Now, I want to end a little differently. I want you to take some time during the time of reflection, and throughout your week, and think about how it is that you can be a star for others, so that you live in such a way that people know Jesus lives in your heart. I’m not talking about wearing tshirts with Bible verses; those are fine, but without loving action they as much good as leftover signs from last year’s election. I’m talking about really living your faith, walking the walk and talking the talk, so that when people listen to you speak and watch you interact with others, they know there’s something different about you.

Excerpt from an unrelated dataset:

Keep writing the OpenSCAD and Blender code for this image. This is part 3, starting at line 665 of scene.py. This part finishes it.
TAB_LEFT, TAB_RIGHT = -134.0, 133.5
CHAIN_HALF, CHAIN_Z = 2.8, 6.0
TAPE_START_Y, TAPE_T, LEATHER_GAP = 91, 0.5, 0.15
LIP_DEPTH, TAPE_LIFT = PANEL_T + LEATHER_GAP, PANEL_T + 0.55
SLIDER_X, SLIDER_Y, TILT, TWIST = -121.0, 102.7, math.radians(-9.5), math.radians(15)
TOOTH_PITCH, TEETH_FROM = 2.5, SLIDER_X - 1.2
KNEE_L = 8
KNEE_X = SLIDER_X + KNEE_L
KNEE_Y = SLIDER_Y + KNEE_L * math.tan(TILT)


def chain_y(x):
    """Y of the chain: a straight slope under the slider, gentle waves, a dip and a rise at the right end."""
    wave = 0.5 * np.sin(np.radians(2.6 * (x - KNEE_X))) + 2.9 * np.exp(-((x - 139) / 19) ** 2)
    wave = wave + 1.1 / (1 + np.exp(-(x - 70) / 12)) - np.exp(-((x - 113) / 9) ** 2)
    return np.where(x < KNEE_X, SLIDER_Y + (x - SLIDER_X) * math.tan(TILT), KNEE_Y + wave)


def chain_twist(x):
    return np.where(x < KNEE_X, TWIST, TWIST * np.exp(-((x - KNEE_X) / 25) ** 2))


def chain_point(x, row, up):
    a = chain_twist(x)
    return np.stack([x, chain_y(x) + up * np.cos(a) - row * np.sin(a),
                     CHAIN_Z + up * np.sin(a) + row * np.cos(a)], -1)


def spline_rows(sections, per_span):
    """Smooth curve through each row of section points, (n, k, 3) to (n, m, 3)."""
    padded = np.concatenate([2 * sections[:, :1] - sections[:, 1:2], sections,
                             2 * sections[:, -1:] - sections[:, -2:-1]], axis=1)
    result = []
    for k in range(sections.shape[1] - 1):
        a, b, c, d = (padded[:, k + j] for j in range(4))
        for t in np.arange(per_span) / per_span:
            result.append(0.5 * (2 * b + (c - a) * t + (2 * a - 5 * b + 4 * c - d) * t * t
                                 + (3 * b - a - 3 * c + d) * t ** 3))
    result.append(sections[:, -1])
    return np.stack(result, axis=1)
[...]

And I want to ask the same question about the church. How can we as a church community live such that people know Jesus lives here, such that people know they are invited here so that they may meet Jesus? How can we be a sign?
In your bulletin, you’ll find a blank slip of paper. I’m going to invite you to think about who it is that needs to hear God’s good news, that needs a sign. During the time of reflection, I’m going to invite you to write down somebody—a group of people, a profession, anything—somebody who needs a sign from God that says that they are welcome: that God loves them. Over the next few weeks, we’re going to cycle through a few of these signs every couple of days as a witness—as a sign—to the community that God really does live here. I’ll go ahead and tell you, just so you aren’t shocked, that tomorrow morning, I’m going to have Alfred put up on one side of the sign that prostitutes are welcome here, because after all Jesus was friends with them, so we should be too. And on the other side, I’m going to do something actually, you know, controversial, and have it say that politicians are welcome here, too.

This is who we are called to be, friends. We are called to be a sign. And what a privilege—what a privilege!—to be tasked with welcoming new people into the family. Thanks be to God. Amen.